Information from Emery, summarized by Ashkar

 

The decade of the 1870s had been a time of much pulling and hauling

between the north and south parts of the town.  Uneven development

always brings strains.  As population grew in Cochituate and as Wayland

Center strove to modernize itself and find a substitute for, or

supplement to, farming, there was bound to be friction and jealousy. 

This was especially the case when it came to paying for facilities which

were charged to the whole town but benefited only a part of it. 
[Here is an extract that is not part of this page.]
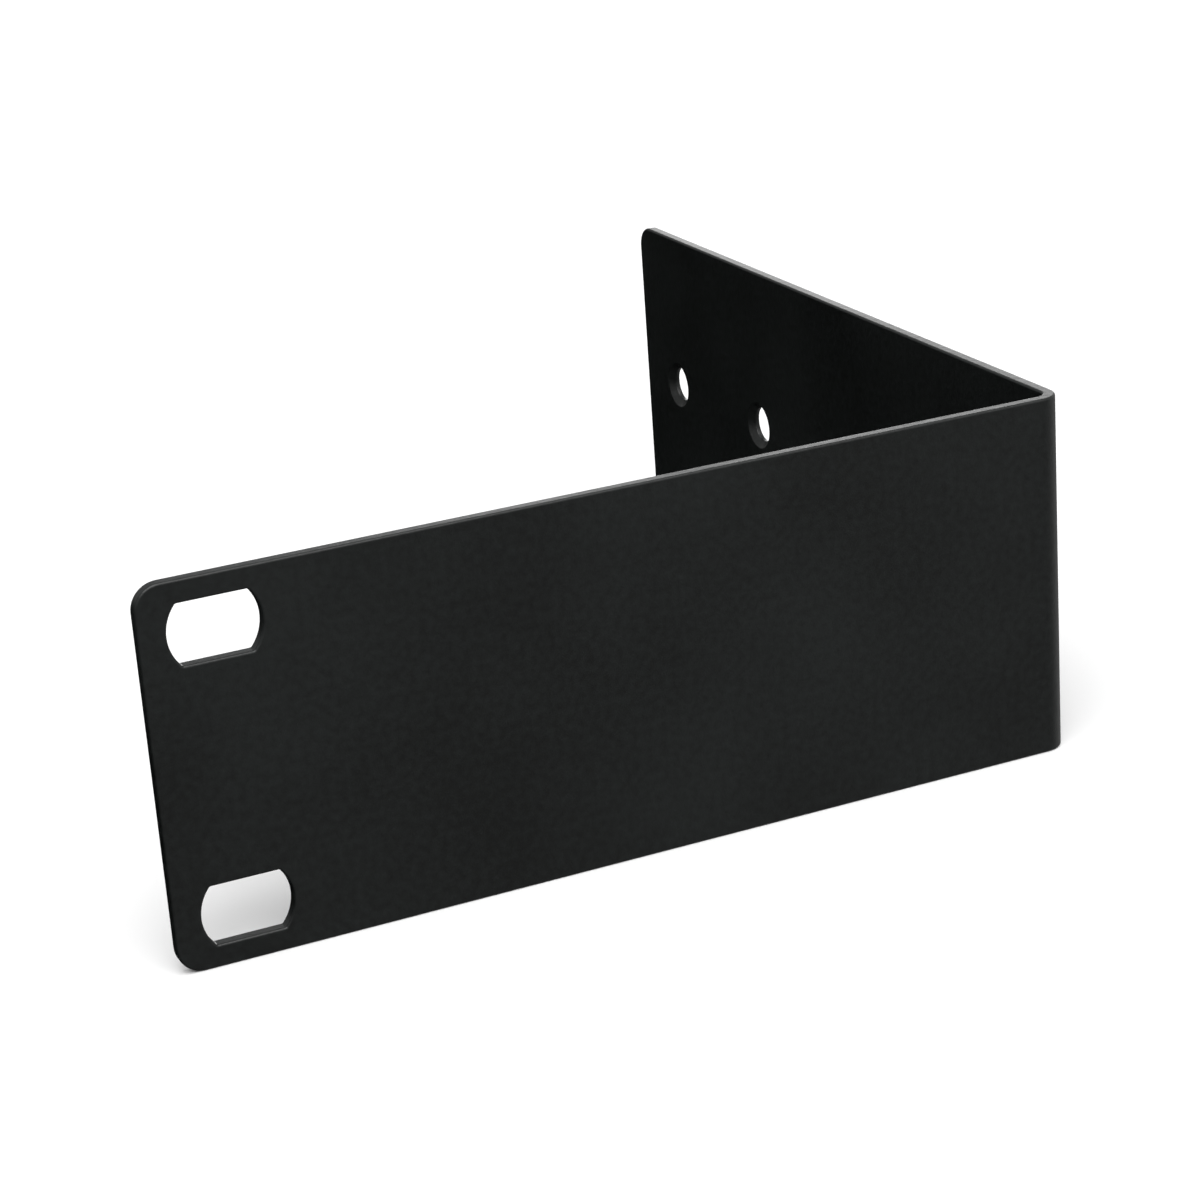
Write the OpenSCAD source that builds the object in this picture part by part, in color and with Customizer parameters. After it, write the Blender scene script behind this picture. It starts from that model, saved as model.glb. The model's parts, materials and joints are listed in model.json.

Further, whenever the balance of power between sections changes rather

suddenly, as it did when in the 1870's Cochituate was able to outvote

Wayland, there tends to be unhappiness and resentment.

 

One finds in the town clerk's record that the year 1871 saw Cochituate

attempting to secure more equal municipal facilities:  more school

facilities (Henry C. Dean, selectman, and James S. Draper, chairperson

of investigative committee, were involved in a controversy between the

selectmen and the building committee over whether the school was built

according to the contract, especially the ventilation system; land for a

cemetery (town bought land from Joseph Bullard and John C. Butterfield

to lay out Lakeview Cemetery); extension of library services at some

suitable place in Cochituate Village; and for the first time, to

alternate town meetings between Wayland Center and Cochituate.

 

Up to 1885 passenger traffic in and out of Cochituate to and from Natick

and Saxonville was handled by a well-organized system of horse-drawn

omnibus coaches, omnibus sleighs or stages.  Freight and express were

carried in large wagons, mainly to the Natick railroad station but,

under some circumstances, to the Stony Brook station of the Fitchburg

Railroad line in Weston.

 

In the late 1860's and early 1870s, James S. Draper, Charles A. Cutting

and others petitioned the Massachusetts legislature for permission to

build a railroad that would run through Wayland Center in hopes of

stimulating the economy which was depressed in part because of the

decline of stage travel. (H. E. p144-145).  Cochituate shoe factory

owners desired a railroad come to their village.

 

The railroad was finally constructed (first rails laid in October 1880)

to pass through Wayland Center.  Cochituate residents continue to work

toward getting a railroad through the village, close to the shoe

factories, but this never came to pass.